Using Stream with an AI agent¶
Stream is built to be driven by an AI coding agent (such as Claude Code) as well as by a human. There are two layers of programmatic support: an MCP server that lets an agent run and inspect optimizations as a tool, and typed IR models for structured results.
The MCP server¶
Stream ships an MCP (Model Context Protocol) server so an agent can submit and inspect TETRA constraint-optimization jobs as tool calls. It needs the [mcp] extra:
pip install -e ".[mcp]"
Launch it (STDIO / JSON-RPC transport) from the repo root:
python3 -c "from stream.mcp.server import mcp; mcp.run(transport='stdio')"
The server (stream/mcp/server.py, name stream) exposes six tools:
| Tool | Purpose |
|---|---|
run_optimization(hardware, workload, mapping, output_path, backend, ...) | Submit a CO job; returns a job_id immediately and solves in the background. |
poll_optimization(job_id) | Check status: pending / running / complete / failed / not_found. |
get_workload_ir(workload=None, experiment_id=None) | The workload graph as WorkloadIR JSON. |
get_accelerator_ir(hardware=None, experiment_id=None) | The hardware model as AcceleratorIR JSON. |
get_allocation_ir(job_id) | The allocation result as AllocationIR JSON (three persona views). |
get_solve_stats(job_id) | MILP solve statistics (objective, time, gap, node count, backend). |
Typical flow: run_optimization(...) → poll poll_optimization(job_id) until complete → inspect with get_allocation_ir(job_id) and get_solve_stats(job_id).
Typed IR for structured results¶
When an agent (or any tool) needs machine-readable output instead of console text, use the IR models. They wrap the internal objects and serialize cleanly to JSON:
from stream.ir import WorkloadIR, AcceleratorIR, AllocationIR
# after running optimize_allocation_co_generic(...) -> ctx
workload_ir = WorkloadIR.from_internal(ctx.get("workload"))
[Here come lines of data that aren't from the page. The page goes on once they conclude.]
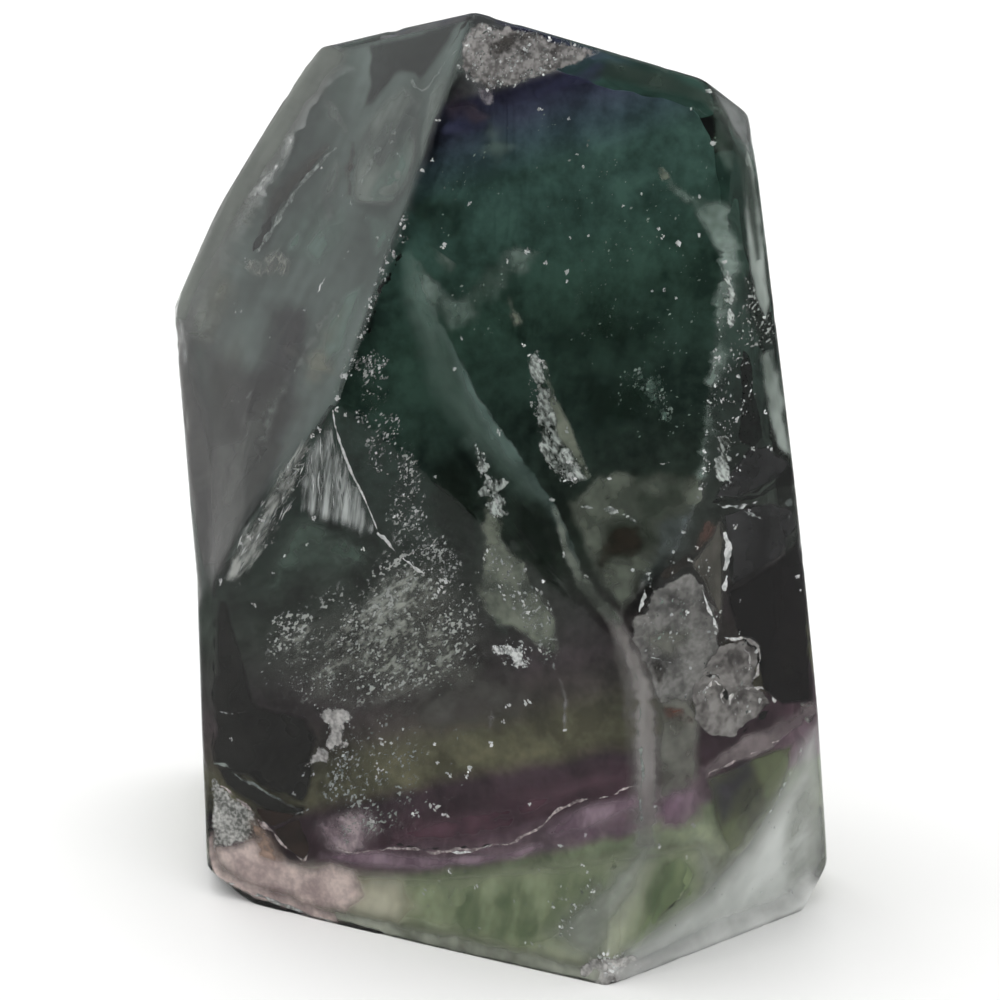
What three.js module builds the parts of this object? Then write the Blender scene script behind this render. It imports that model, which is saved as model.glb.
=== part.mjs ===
// Fluorite point: one hand-cut, polished free-form crystal that stands on its ground base.
//
// Millimetres, +Z up. The origin is on the base, under the middle of the stone's outline.
// The front of the stone looks along -Y, and its right side is towards +X.
//
// The stone is a convex solid. Each of its faces is one flat, and the solid is everything that
// lies behind all of them, with every ridge and corner eased by the polishing wheel.

import * as THREE from 'three';
import { ConvexGeometry } from 'three/addons/geometries/ConvexGeometry.js';

// How the wheel eased the ridges: their radius in millimetres, and the flats that stand for
// each quarter-turn or less of that rounding.
const RIDGE_RADIUS = 0.35;
const RIDGE_STEPS = 3;

// A corner may lie outside a face by this much, in millimetres, before that face cuts it off.
const CORNER_SLACK = 1e-6;

// Three faces whose unit normals span less than this are as good as parallel and make no corner.
const LEAST_SPREAD = 1e-6;

// The cutting list. A face is noted the way a stone cutter would:
//   turn   degrees round the upright axis: 0 faces the front (-Y), 90 faces the right (+X)
//   tilt   degrees that the face looks up from level; below 0 it looks down, an undercut
//   reach  millimetres from the origin to the face, square to it
const CUTTING_LIST = {
  base: { turn: 0, tilt: -90, reach: 0 },

  // The front: a tall crown face, a sliver below its left ridge and two long prism faces.
  crownFront: { turn: -15, tilt: 19.5, reach: 26.4 },
  crownSliver: { turn: -20, tilt: 16, reach: 23.8 },
  crownRight: { turn: 26, tilt: 14.5, reach: 33 },
  prismLeft: { turn: -28, tilt: 3, reach: 15.5 },
  prismRight: { turn: 25, tilt: 0.5, reach: 24 },

  // The crown's other faces: a broad one on the left, a roof at the back and a small shoulder.
  crownLeft: { turn: -62, tilt: 23.5, reach: 31.3 },
  roof: { turn: 148.5, tilt: 47, reach: 52.6 },
  shoulder: { turn: 60, tilt: 34, reach: 54 },

  // The sides.
  sideRightHigh: { turn: 92, tilt: 7, reach: 27.6 },
  sideRightLow: { turn: 93, tilt: 6.5, reach: 27 },
  sideLeft: { turn: -86.5, tilt: -3, reach: 23.7 },
  bevelLeftLow: { turn: -122, tilt: 21.5, reach: 46.4 },
  bevelLeftHigh: { turn: -140, tilt: 31.5, reach: 52.8 },

  // The back.
  back: { turn: 171, tilt: 4, reach: 18.3 },
  backRight: { turn: 130, tilt: 5, reach: 21 },
  backLeft: { turn: -140, tilt: 6, reach: 36.3 },

  // The foot, where undercuts bring the prism in to the base.
  footRight: { turn: 41.5, tilt: -14, reach: 22.1 },
  footSideRight: { turn: 95, tilt: -26, reach: 22 },
  footLeft: { turn: -30.5, tilt: -11, reach: 15.5 },
  footSideLeft: { turn: -72, tilt: -51, reach: 13.2 },
  footBack: { turn: 168, tilt: -38, reach: 10.2 },
};

/** The plane of one face, as its outward unit normal and its distance from the origin. */
function planeOf({ turn, tilt, reach }) {
  const turned = THREE.MathUtils.degToRad(turn);
  const tilted = THREE.MathUtils.degToRad(tilt);
  const level = Math.cos(tilted);
  const normal = new THREE.Vector3(
    Math.sin(turned) * level,
    -Math.cos(turned) * level,
    Math.sin(tilted),
  );
  return { normal, reach };
}

/** The point that three planes share once each is moved in by the ridge radius, or null. */
function sharedPoint(planes) {
  const [a, b, c] = planes;
  const bc = new THREE.Vector3().crossVectors(b.normal, c.normal);
  const ca = new THREE.Vector3().crossVectors(c.normal, a.normal);
  const ab = new THREE.Vector3().crossVectors(a.normal, b.normal);
  const spread = a.normal.dot(bc);
  if (Math.abs(spread) < LEAST_SPREAD) return null;
  return new THREE.Vector3()
    .addScaledVector(bc, a.reach - RIDGE_RADIUS)
    .addScaledVector(ca, b.reach - RIDGE_RADIUS)
    .addScaledVector(ab, c.reach - RIDGE_RADIUS)
    .divideScalar(spread);
}

/** Whether a point lies behind every plane once each is moved in by the ridge radius. */
function isWithin(point, planes) {
  return planes.every(
    ({ normal, reach }) => normal.dot(point) <= reach - RIDGE_RADIUS + CORNER_SLACK,
  );
}

/**
 * The points of one eased corner: a patch of the ball about its centre, spanned by the three
 * faces' normals, so that its outermost points lie exactly on the faces.
 */
function easedCorner(centre, planes) {
  const [a, b, c] = planes.map(({ normal }) => normal);
  const points = [];
  for (let i = 0; i <= RIDGE_STEPS; i += 1) {
    for (let j = 0; i + j <= RIDGE_STEPS; j += 1) {
      const direction = new THREE.Vector3()
        .addScaledVector(a, i)
        .addScaledVector(b, j)
        .addScaledVector(c, RIDGE_STEPS - i - j)
        .normalize();
      points.push(direction.multiplyScalar(RIDGE_RADIUS).add(centre));
    }
  }
  return points;
}

/** Every point of the stone's surface that its convex skin is stretched over. */
function stonePoints() {
  const planes = Object.values(CUTTING_LIST).map(planeOf);
  const points = [];
  for (let i = 0; i < planes.length; i += 1) {
    for (let j = i + 1; j < planes.length; j += 1) {
      for (let k = j + 1; k < planes.length; k += 1) {
        const trio = [planes[i], planes[j], planes[k]];
        const centre = sharedPoint(trio);
        if (centre && isWithin(centre, planes)) points.push(...easedCorner(centre, trio));
      }
    }
  }
  return points;
}

/** Clear grey-green fluorite with a wheel-polished surface. */
function polishedFluorite() {
  return new THREE.MeshStandardMaterial({ color: 0x4f5f58, roughness: 0.08, metalness: 0 });
}

/** The whole stone, one solid. */
function fluoritePoint() {
  const stone = new THREE.Mesh(new ConvexGeometry(stonePoints()), polishedFluorite());
  stone.name = 'fluorite_point';
  return stone;
}

const model = new THREE.Group();
model.add(fluoritePoint());

export default model;
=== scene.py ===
"""A polished fluorite point, one hand-cut crystal with its fractures, veils and colour bands.

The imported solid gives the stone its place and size. This file gives it its looks: a finely
meshed skin of clear stone, what is sealed inside it, and a plain pale studio around it.
Lengths are millimetres on the stone and become metres in the meshes. Places inside the stone
are given as marks: where an eye standing at a stated turn sees them through the polish, in
thousandths of its picture's width, rightwards and downwards from the picture's upper left
corner. A piece's random waves and strewn scales are drawn from its own name, so they are the
same in every run.
"""

import logging
import math
from collections.abc import Callable
from dataclasses import dataclass, field
from enum import Enum
from itertools import combinations
from typing import Any

import bpy
import numpy as np
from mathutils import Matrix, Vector
from numpy.typing import NDArray


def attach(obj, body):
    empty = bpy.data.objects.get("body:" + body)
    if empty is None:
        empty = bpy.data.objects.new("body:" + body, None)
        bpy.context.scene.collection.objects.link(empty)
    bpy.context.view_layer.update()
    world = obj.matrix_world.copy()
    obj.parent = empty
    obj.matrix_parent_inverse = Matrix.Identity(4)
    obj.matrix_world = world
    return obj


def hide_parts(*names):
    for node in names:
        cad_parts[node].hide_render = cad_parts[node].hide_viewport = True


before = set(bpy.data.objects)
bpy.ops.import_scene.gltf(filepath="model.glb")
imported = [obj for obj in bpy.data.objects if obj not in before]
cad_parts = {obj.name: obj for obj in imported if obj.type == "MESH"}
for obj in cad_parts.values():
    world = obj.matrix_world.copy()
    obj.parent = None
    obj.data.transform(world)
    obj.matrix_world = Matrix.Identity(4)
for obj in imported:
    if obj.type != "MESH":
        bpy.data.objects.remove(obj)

Array = NDArray[np.float64]
Marks = tuple[float, ...]
Pair = tuple[float, float]
Triple = tuple[float, float, float]

log = logging.getLogger("fluorite_point")

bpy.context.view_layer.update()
MM = 0.001
STONE_NODE = "fluorite_point"
BODY = "root"
FLUORITE_IOR = 1.434
GROWTH_WAY: Triple = (-0.325, 0.137, 0.936)
MARKS_PER_MM = 12.7
"""Thousandths of the picture's width that a millimetre of the stone covers."""
SKIN_MARGIN = 0.1
"""The least depth, in millimetres, of anything sealed in the stone, whichever face is nearest."""
LEAST_DEPTH = 0.15
"""The least depth, in millimetres, of a crumpled film behind the face it is seen through."""


# ---------------------------------------------------------------- colours, nodes and meshes


def linear(code: str) -> tuple[float, float, float, float]:
    """Turns an sRGB colour into the linear one that shaders take.

    Args:
        code: The colour as six hex digits.

    Returns:
        Red, green, blue and an alpha of one.
    """
    shares = [int(code[i : i + 2], 16) / 255 for i in (0, 2, 4)]
    lit = [c / 12.92 if c <= 0.04045 else ((c + 0.055) / 1.055) ** 2.4 for c in shares]
    return (lit[0], lit[1], lit[2], 1.0)


def add_node(tree: bpy.types.NodeTree, kind: str, feeds: dict[Any, Any] | None = None,
             **settings: Any) -> bpy.types.Node:
    """Adds one node with its settings and its inputs.

    Args:
        tree: The node tree.
        kind: The node's type name.
        feeds: What goes in each input, by its name or number: a plain value, a socket to link, or
            a node whose first output is linked.
        settings: Attributes of the node itself. One named stops holds a ramp's places and shades.

    Returns:
        The new node.
    """
    made = tree.nodes.new(kind)
    for name, value in settings.items():
        if name == "stops":
            bits = made.color_ramp.elements
            while len(bits) < len(value):
                bits.new(1.0)
            for bit, (place, shade) in zip(bits, value):
                bit.position = place
                bit.color = linear(shade)
        else:
            setattr(made, name, value)
    for key, value in (feeds or {}).items():
        source = value.outputs[0] if isinstance(value, bpy.types.Node) else value
        if isinstance(source, bpy.types.NodeSocket):
            tree.links.new(source, made.inputs[key])
        else:
            made.inputs[key].default_value = source
    return made


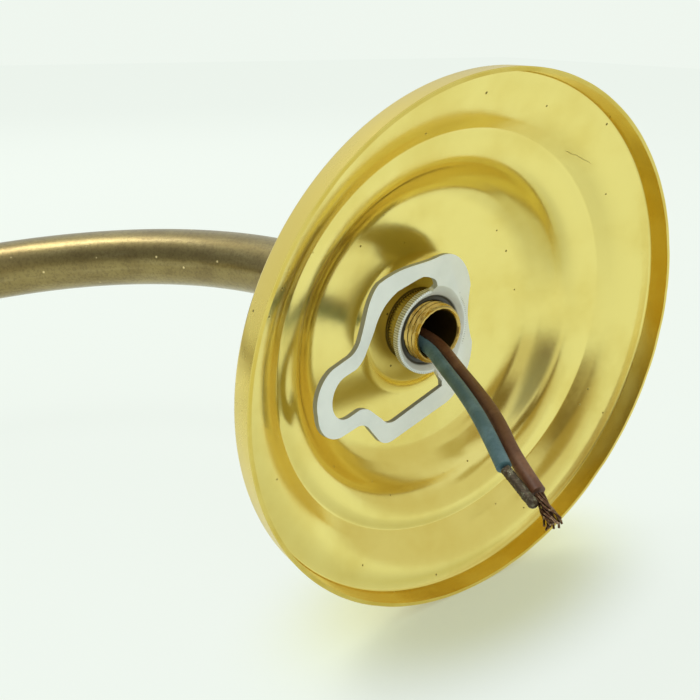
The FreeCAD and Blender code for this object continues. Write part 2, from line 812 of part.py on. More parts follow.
# Wall end
save("canopy", make_canopy())
save("lock_nut", make_lock_nut())
save("wall_nipple", make_wall_nipple())
save("hanger_plate", make_hanger_plate())
save("front_collar", make_collar())

# Arm
save("arm_tube", make_arm())
save("arm_top_nipple", nipple_upright(arm_top - nipple_engagement, arm_top + nipple_engagement))

# Knuckle: the upper half is the lower half turned over about the line through the pivot
knuckle_half = make_knuckle_half()
upper_half = knuckle_half.copy()
upper_half.rotate(vec(0, head_y, pivot_z), Y_AXIS, 180)
save("knuckle_base", knuckle_half)
save("knuckle_head", upper_half)
save("knuckle_washer", make_washer())
save("thumb_screw", make_thumb_screw())

# Lampholder
save("head_nipple", nipple_upright(head_base - nipple_engagement, head_base + cap_collar_height))
save("holder_cap", make_holder_cap())
save("cap_set_screw", make_set_screw())
save("holder_shell", make_shell())
save("insulating_liner", make_liner())
save("socket_body", make_socket())
save("lamp_shell", make_lamp_shell())
save("centre_contact", make_centre_contact())
save("side_contact", make_side_contact())
save("switch_blade", make_switch_blade())
save("terminal_screws", make_terminal_screws())
save("shade_ring", make_shade_ring())

# Turn switch
save("switch_rotor", make_rotor())
save("switch_shaft", make_switch_shaft())
save("switch_key", make_switch_key())

# Wiring
save("blue_core_in_arm", core_in_arm(blue_place))
save("brown_core_in_arm", core_in_arm(brown_place))
save("blue_core_in_head", core_in_head(blue_place, 1, "blue_core_in_head"))
save("brown_core_in_head", core_in_head(brown_place, -1, "brown_core_in_head"))
save("blue_lead", cord(blue_route, core_radius, "blue_lead"))
save("brown_lead", cord(brown_route, core_radius, "brown_lead"))
save("blue_conductor", make_conductor())
save("brown_strands", make_strands())
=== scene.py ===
import json
import math

import bmesh
import bpy
from mathutils import Matrix, Vector, noise

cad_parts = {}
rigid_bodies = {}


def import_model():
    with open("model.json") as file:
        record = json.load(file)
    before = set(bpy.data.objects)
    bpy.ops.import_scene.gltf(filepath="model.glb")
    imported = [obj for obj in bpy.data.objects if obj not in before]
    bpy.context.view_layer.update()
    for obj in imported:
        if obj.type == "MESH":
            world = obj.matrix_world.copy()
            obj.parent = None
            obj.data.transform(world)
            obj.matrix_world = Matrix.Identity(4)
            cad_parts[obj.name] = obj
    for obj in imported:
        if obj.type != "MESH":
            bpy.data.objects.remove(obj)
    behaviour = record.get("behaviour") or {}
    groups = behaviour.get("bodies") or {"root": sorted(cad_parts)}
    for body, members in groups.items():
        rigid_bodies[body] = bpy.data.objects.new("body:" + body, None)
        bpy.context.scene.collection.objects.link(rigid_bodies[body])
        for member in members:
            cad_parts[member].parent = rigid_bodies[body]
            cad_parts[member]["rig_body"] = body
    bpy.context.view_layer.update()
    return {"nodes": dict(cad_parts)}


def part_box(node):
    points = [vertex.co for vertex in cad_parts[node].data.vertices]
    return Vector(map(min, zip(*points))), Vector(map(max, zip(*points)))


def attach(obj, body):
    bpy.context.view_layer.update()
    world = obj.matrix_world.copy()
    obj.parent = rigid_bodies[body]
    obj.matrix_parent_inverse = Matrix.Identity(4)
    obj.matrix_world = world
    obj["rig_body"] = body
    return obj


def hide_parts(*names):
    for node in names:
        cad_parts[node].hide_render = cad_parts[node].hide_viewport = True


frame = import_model()

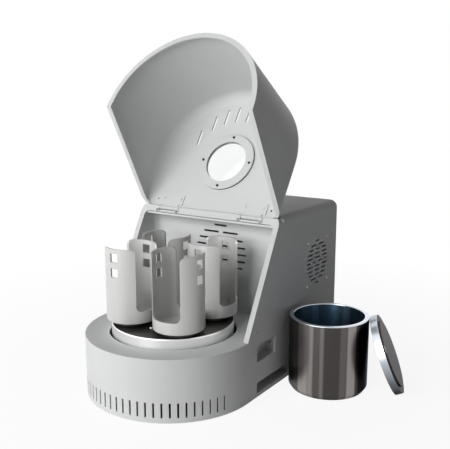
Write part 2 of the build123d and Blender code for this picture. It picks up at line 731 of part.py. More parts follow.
with BuildPart() as hood_shell:
    add(HOOD_OUTSIDE)
    add(HOOD_CAVITY, mode=Mode.SUBTRACT)
    add(HOOD_MOUTH, mode=Mode.SUBTRACT)
    with BuildSketch(UP.offset(HOOD_TOP)):
        with Locations((0, WINDOW_Y)):
            Circle(WINDOW_HOLE_R)
        for slot_x in HOOD_SLOT_XS:
            with Locations((slot_x, WINDOW_Y - sqrt(HOOD_SLOT_ARC_R**2 - slot_x**2))):
                Rectangle(HOOD_SLOT_WIDTH, HOOD_SLOT_LENGTH, align=(Align.CENTER, Align.MAX))
        with Locations([(side * (HALF - HOOD_HOLE_INSET), HOOD_HOLE_Y) for side in (-1, 1)]):
            Circle(HOOD_HOLE_R)
    extrude(amount=-SHEET, mode=Mode.SUBTRACT)
    with BuildSketch(Plane.XZ.offset(HALF - HOOD_CENTRE_Y)):
        with Locations((0, HOOD_RIM_Z + 2 * SHEET + HOOD_HOLE_R)):
            Circle(HOOD_HOLE_R)
    extrude(amount=-2 * SHEET, mode=Mode.SUBTRACT)
    with BuildSketch(INSIDE):
        with Locations(LEAF_SCREWS):
            Circle(SCREW_R + FIT_GAP)
    extrude(amount=-HOOD_BLIND, mode=Mode.SUBTRACT)
    with BuildSketch(WINDOW_FACE):
        with Locations(*RING_SCREWS):
            Circle(SCREW_R + FIT_GAP)
    extrude(amount=-HOOD_BLIND, mode=Mode.SUBTRACT)
save_open(hood_shell, "hood_shell")

with BuildPart() as hood_window:
    with BuildSketch(WINDOW_FACE):
        Circle(WINDOW_PANE_R)
    extrude(amount=WINDOW_PANE_T)
save_open(hood_window, "hood_window")

with BuildPart() as window_gasket:
    with BuildSketch(WINDOW_FACE):
        Circle(WINDOW_RING_R)
        Circle(WINDOW_PANE_R, mode=Mode.SUBTRACT)
        with Locations(*RING_SCREWS):
            Circle(SCREW_R + FIT_GAP, mode=Mode.SUBTRACT)
    extrude(amount=WINDOW_PANE_T)
save_open(window_gasket, "window_gasket")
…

accelerator_ir = AcceleratorIR.from_internal(ctx.get("accelerator"))
allocation_ir = AllocationIR.from_internal(ctx.get("scheduler"))
allocation_data = allocation_ir.model_dump() # JSON-compatible dict
AllocationIR offers persona-specific views of the same result - .algorithmic_view(), .hardware_view(), .compiler_view() - so a consumer asks for the shape it needs (the algorithmic graph, the hardware placement, or the compiler-facing detail).
In short¶
- Running optimizations as a tool? Use the MCP server.
- Consuming results programmatically? Use the IR models.